You might think that a sport that costs so much to play, at least for those with their own ponies to house and transport, would have been hard hit by the global financial crisis.

Yet according to David Woodd, chief executive of the Hurlingham Polo Association, governing body of the sport in about 30 countries, including the UK and much of Europe, the sport’s finances remain in relatively robust shape.

Polo has not grown rich on the back of a handful of lucrative television deals and sponsorship contracts, which spur rapid growth when times are good but can leave a sport vulnerable when things turn sour.

According to Woodd, most of the money that flows into polo – he estimates it is an industry worth £300m ($480m) a year in the UK – comes from the few hundred deep-pocketed patrons who finance teams to pursue their love of the sport. This includes competing in the sport’s top tournaments if their pockets are deep enough.

“Most of the polo in the country is played at the clubs, which are affiliated to us but completely independent of us from a financial point of view,” Woodd says from the HPA’s headquarters in Little Coxwell near Oxford.

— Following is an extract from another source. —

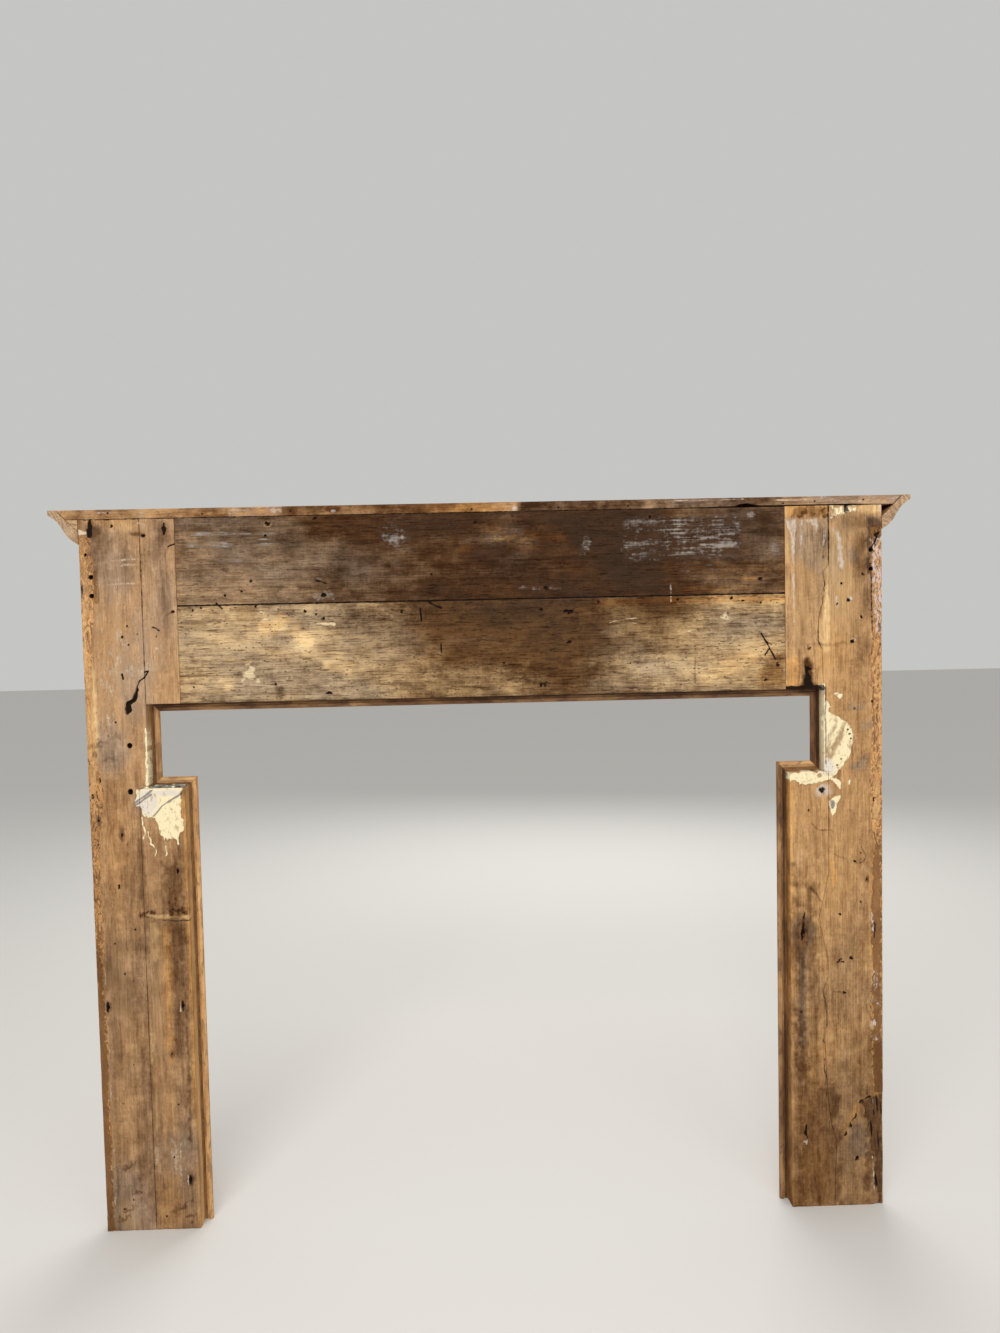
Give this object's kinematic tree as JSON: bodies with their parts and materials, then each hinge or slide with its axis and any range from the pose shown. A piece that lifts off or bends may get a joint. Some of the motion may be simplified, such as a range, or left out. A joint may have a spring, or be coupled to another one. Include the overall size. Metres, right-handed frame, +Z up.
{
  "type": "fireplace surround",
  "caption": "Stripped pine fireplace surround with boarded legs and frieze, shelf, sprung cornice and an eared architrave round the fire opening.",
  "frame": {"origin": "on the floor, at the middle of the whole surround's box", "axes": "+X along the wall, to the right as the pictured rear face is seen; +Y out of the wall, towards the room, so the rear face looks along -Y; +Z up"},
  "size_m": [1.484, 0.077, 1.2673],
  "materials": {
    "board_pine": "bare old pine, stripped, stained and marked, matt",
    "sooty_pine": "bare old pine darkened by soot and damp, matt",
    "moulding_pine": "stripped ochre pine, lightly waxed, low sheen",
    "shelf_pine": "old pine edge, brown, low sheen",
    "glue_block_pine": "pale sawn pine, matt"
  },
  "bodies": {
    "root": {"shelf_board": "shelf_pine", "cornice_front": "moulding_pine", "cornice_return_left": "moulding_pine", "cornice_return_right": "moulding_pine", "cornice_block_left": "glue_block_pine", "frieze_board_upper": "sooty_pine", "frieze_board_lower": "sooty_pine", "frieze_stile_left": "board_pine", "frieze_stile_right": "board_pine", "jamb_board_outer_left": "board_pine", "jamb_board_outer_right": "board_pine", "jamb_board_inner_left": "board_pine", "jamb_board_inner_right": "board_pine", "architrave_head": "moulding_pine", "architrave_upper_left": "moulding_pine", "architrave_upper_right": "moulding_pine", "architrave_step_left": "moulding_pine", "architrave_step_right": "moulding_pine", "architrave_lower_left": "moulding_pine", "architrave_lower_right": "moulding_pine"}
  },
  "joints": []
}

“In the past two years, sponsorship has got harder to get for sure … Certainly at the club level, sponsorship has got much more difficult. But I wouldn’t say generally that sponsorship is a major income stream for the clubs. Their income stream is very much member subscriptions and entry fees for tournaments.”

In such circumstances, the number of players and matches becomes a good gauge of the sport’s financial health. The HPA figures show that the number of registered polo players in the UK fell from 3,253 in 2008 to 3,007 the following year – a decline of about 7.5 per cent. However, the trend flattened out in 2010 and appears to have been reversed this year.

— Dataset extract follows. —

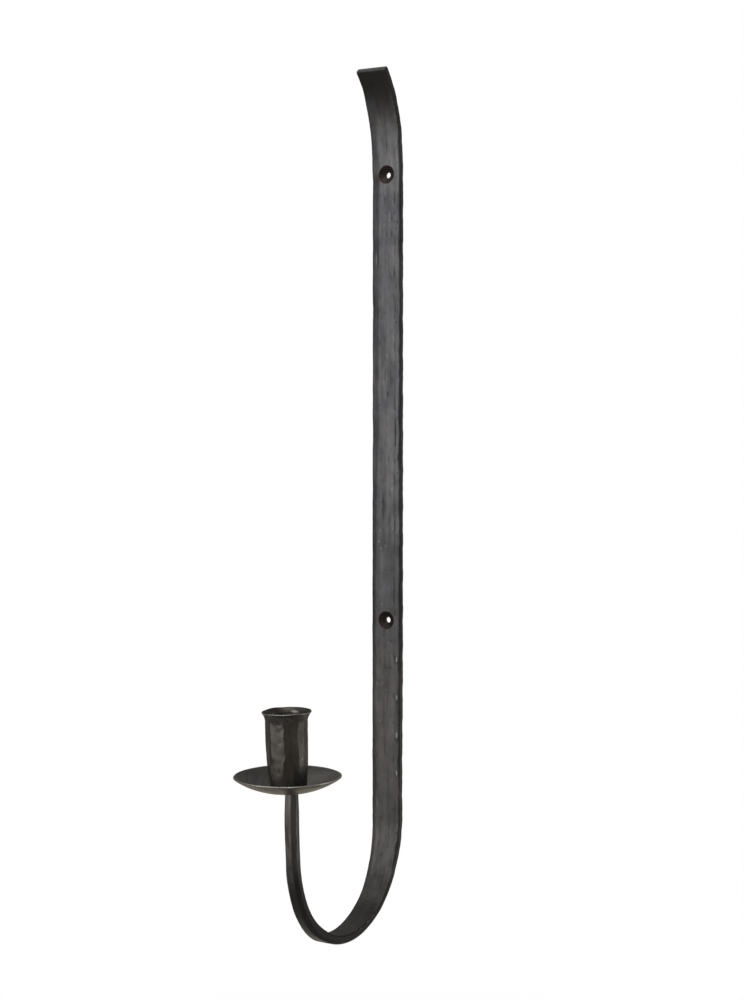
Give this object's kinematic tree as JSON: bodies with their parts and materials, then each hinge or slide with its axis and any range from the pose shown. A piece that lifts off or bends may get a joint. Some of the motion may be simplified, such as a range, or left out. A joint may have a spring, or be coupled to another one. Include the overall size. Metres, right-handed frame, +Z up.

“It takes you time to get involved in polo,” Woodd explains. “Once you are, you’ve probably got horses and perhaps a horsebox and a groom and stables. That adds up to quite a commitment, so when the recession hits, you scale down rather than stopping.”

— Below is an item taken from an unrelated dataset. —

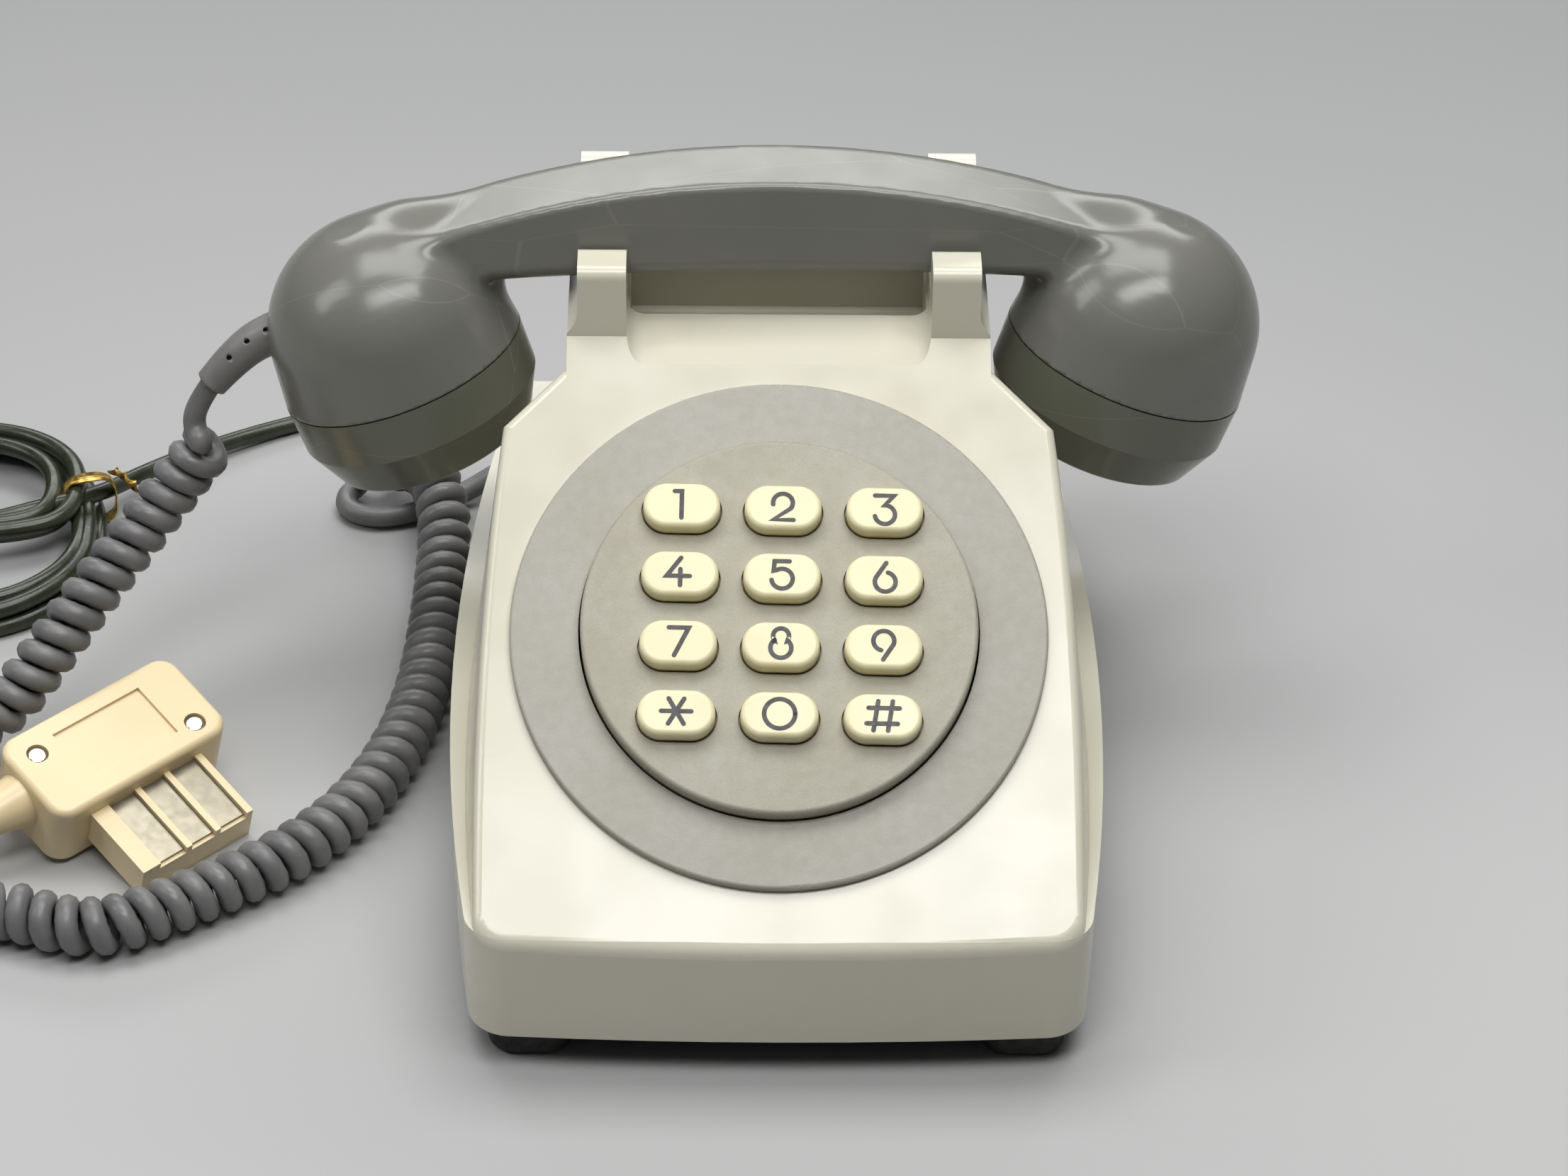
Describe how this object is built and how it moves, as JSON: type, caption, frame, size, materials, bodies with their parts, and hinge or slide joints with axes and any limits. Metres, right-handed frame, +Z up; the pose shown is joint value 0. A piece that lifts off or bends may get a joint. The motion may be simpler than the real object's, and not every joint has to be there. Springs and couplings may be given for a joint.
{
  "type": "corded desk telephone",
  "caption": "Push-button desk telephone: sloping casing with round keypad, lift-off arched handset in a four-ear cradle, curly cord, line cord hank and wide plug.",
  "frame": {"origin": "bottom centre of the telephone's bounding box with the handset resting and cords left out, on the table under the feet", "axes": "+X to the right along the handset as seen from the keys, +Y to the back, +Z up"},
  "size_m": [0.3661, 0.253, 0.1408],
  "materials": {
    "casing_plastic": "glossy moulded ivory-grey ABS",
    "base_plastic": "matte black moulding",
    "foot_rubber": "matte black rubber",
    "ring_plastic": "fine textured grey",
    "faceplate_plastic": "fine textured warm grey",
    "frame_plastic": "matte dark grey",
    "key_plastic": "satin cream, two-shot digits",
    "board_laminate": "brown phenolic laminate",
    "spring_metal": "bright spring contact",
    "steel": "zinc-plated steel",
    "gong_metal": "turned bell metal",
    "copper_winding": "lacquered winding",
    "capacitor_can": "satin can",
    "terminal_plastic": "dark phenolic moulding",
    "handset_plastic": "glossy moulded mid grey ABS",
    "capsule_metal": "stamped capsule",
    "cord_grey": "satin grey cord sheath",
    "cord_olive": "dark olive cord sheath",
    "plug_plastic": "yellowed beige moulding",
    "contact_metal": "nickel silver strip",
    "switch_plastic": "ivory moulding"
  },
  "bodies": {
    "base": {"base_lead": "cord_grey", "base_plate": "base_plastic", "board_parts": "frame_plastic", "board_posts": "steel", "capacitor": "capacitor_can", "case_screws": "steel", "casing": "casing_plastic", "contact_domes": "spring_metal", "curly_cord": "cord_grey", "dial_ring": "ring_plastic", "foot_front_left": "foot_rubber", "foot_front_right": "foot_rubber", "foot_rear_left": "foot_rubber", "foot_rear_right": "foot_rubber", "gong_left": "gong_metal", "gong_right": "gong_metal", "handset_grommet": "cord_grey", "handset_lead": "cord_grey", "hook_contacts": "spring_metal", "hook_switch_frame": "steel", "induction_coil": "copper_winding", "keypad_board": "board_laminate", "keypad_faceplate": "faceplate_plastic", "keypad_frame": "frame_plastic", "line_cord": "cord_olive", "line_grommet": "cord_olive", "line_hank": "cord_olive", "plug_body": "plug_plastic", "plug_cable": "cord_olive", "plug_contacts": "contact_metal", "plug_insert": "plug_plastic", "plug_screws": "steel", "ringer_coil": "copper_winding", "terminal_block": "terminal_plastic", "terminal_screws": "steel", "transmission_board": "board_laminate"},
    "handset": {"handset_shell": "handset_plastic", "mouthpiece_cap": "handset_plastic", "earpiece_cap": "handset_plastic", "microphone_capsule": "capsule_metal", "receiver_capsule": "capsule_metal", "microphone_ring": "frame_plastic", "receiver_ring": "frame_plastic", "handset_boot": "cord_grey"},
    "hook_plungers": {"hook_plungers": "switch_plastic"},
    "clapper": {"clapper": "steel"},
    "key_0": {"key_0": "key_plastic"},
    "key_1": {"key_1": "key_plastic"},
    "key_2": {"key_2": "key_plastic"},
    "key_3": {"key_3": "key_plastic"},
    "key_4": {"key_4": "key_plastic"},
    "key_5": {"key_5": "key_plastic"},
    "key_6": {"key_6": "key_plastic"},
    "key_7": {"key_7": "key_plastic"},
    "key_8": {"key_8": "key_plastic"},
    "key_9": {"key_9": "key_plastic"},
    "key_hash": {"key_hash": "key_plastic"},
    "key_star": {"key_star": "key_plastic"}
  },
  "joints": [
    {"name": "handset_lift", "type": "slide", "parent": "base", "child": "handset", "axis": [0, 0, 1], "range_m": [0, 0.08]},
    {"name": "hook_plunger_rise", "type": "slide", "parent": "base", "child": "hook_plungers", "axis": [0, 0, 1], "range_m": [0, 0.005]},
    {"name": "clapper_swing", "type": "hinge", "parent": "base", "child": "clapper", "pos_m": [0.003, -0.0079, 0.0235], "axis": [0, 0, 1], "range_deg": [-2.4, 2.4], "stiffness_Nm_per_rad": 0.01},
    {"name": "key_0_press", "type": "slide", "parent": "base", "child": "key_0", "axis": [0, 0.5, -0.866], "range_m": [0, 0.0022], "stiffness_N_per_m": 300},
    {"name": "key_1_press", "type": "slide", "parent": "base", "child": "key_1", "axis": [0, 0.5, -0.866], "range_m": [0, 0.0022], "stiffness_N_per_m": 300},
    {"name": "key_2_press", "type": "slide", "parent": "base", "child": "key_2", "axis": [0, 0.5, -0.866], "range_m": [0, 0.0022], "stiffness_N_per_m": 300},
    {"name": "key_3_press", "type": "slide", "parent": "base", "child": "key_3", "axis": [0, 0.5, -0.866], "range_m": [0, 0.0022], "stiffness_N_per_m": 300},
    {"name": "key_4_press", "type": "slide", "parent": "base", "child": "key_4", "axis": [0, 0.5, -0.866], "range_m": [0, 0.0022], "stiffness_N_per_m": 300},
    {"name": "key_5_press", "type": "slide", "parent": "base", "child": "key_5", "axis": [0, 0.5, -0.866], "range_m": [0, 0.0022], "stiffness_N_per_m": 300},
    {"name": "key_6_press", "type": "slide", "parent": "base", "child": "key_6", "axis": [0, 0.5, -0.866], "range_m": [0, 0.0022], "stiffness_N_per_m": 300},
    {"name": "key_7_press", "type": "slide", "parent": "base", "child": "key_7", "axis": [0, 0.5, -0.866], "range_m": [0, 0.0022], "stiffness_N_per_m": 300},
    {"name": "key_8_press", "type": "slide", "parent": "base", "child": "key_8", "axis": [0, 0.5, -0.866], "range_m": [0, 0.0022], "stiffness_N_per_m": 300},
    {"name": "key_9_press", "type": "slide", "parent": "base", "child": "key_9", "axis": [0, 0.5, -0.866], "range_m": [0, 0.0022], "stiffness_N_per_m": 300},
    {"name": "key_hash_press", "type": "slide", "parent": "base", "child": "key_hash", "axis": [0, 0.5, -0.866], "range_m": [0, 0.0022], "stiffness_N_per_m": 300},
    {"name": "key_star_press", "type": "slide", "parent": "base", "child": "key_star", "axis": [0, 0.5, -0.866], "range_m": [0, 0.0022], "stiffness_N_per_m": 300}
  ],
  "couplings": [
    {"joint": "hook_plunger_rise", "follows": "handset_lift", "ratio": 0.0625}
  ]
}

He adds: “If they had a team of three paid players, they would say, ‘I’m going to get rid of one of you and pool the costs of the team with someone else.’ I think most patrons have pretty much kept going, while reducing a bit.”

Woodd says that Cowdray Park, one of the country’s leading clubs, has played “20 per cent more games this year than last”.

He notes that the number of teams competing in the Gold Cup this year has fallen from 20 to 18. “But the Queen’s Cup, which had 14 teams last year, had 16 this year, so they are two up. So it’s about the same. The top end of the sport, where it’s big money, has not been seriously affected by the recession,” he says.

To get a better idea of how much money is involved, I ask Woodd how much it would cost to put together a Gold Cup team.

He replies: “If you said you wanted to play in the Gold Cup and you wanted to enjoy yourself and have a chance of doing reasonably well, I would say £500,000. If you said you wanted to have a chance of winning in a year when you can get the ­players in without breaking contracts, I think I would ask for a cheque of £4m.”

In spite of such substantial figures, few people, with the possible exception of the top international riders, are making their fortunes out of polo in the UK. There is no official betting and no prize money.

“It is a one-way ticket, money-wise, for the guy paying,” Woodd says. “Can he get his money back? No, absolutely not.”

He continues: “It is a sport of getting hooked, really. The clubs don’t make money. Most of the clubs are run by somebody who is an enthusiast, probably has got sufficient resources to fund some of it and whose main aim is to run a club and break even rather than make money.

“Guards Polo Club makes money. Cowdray Park probably makes money.

“Most of the small clubs might be in the black at the end of the year, but nobody is walking away with big bonuses.”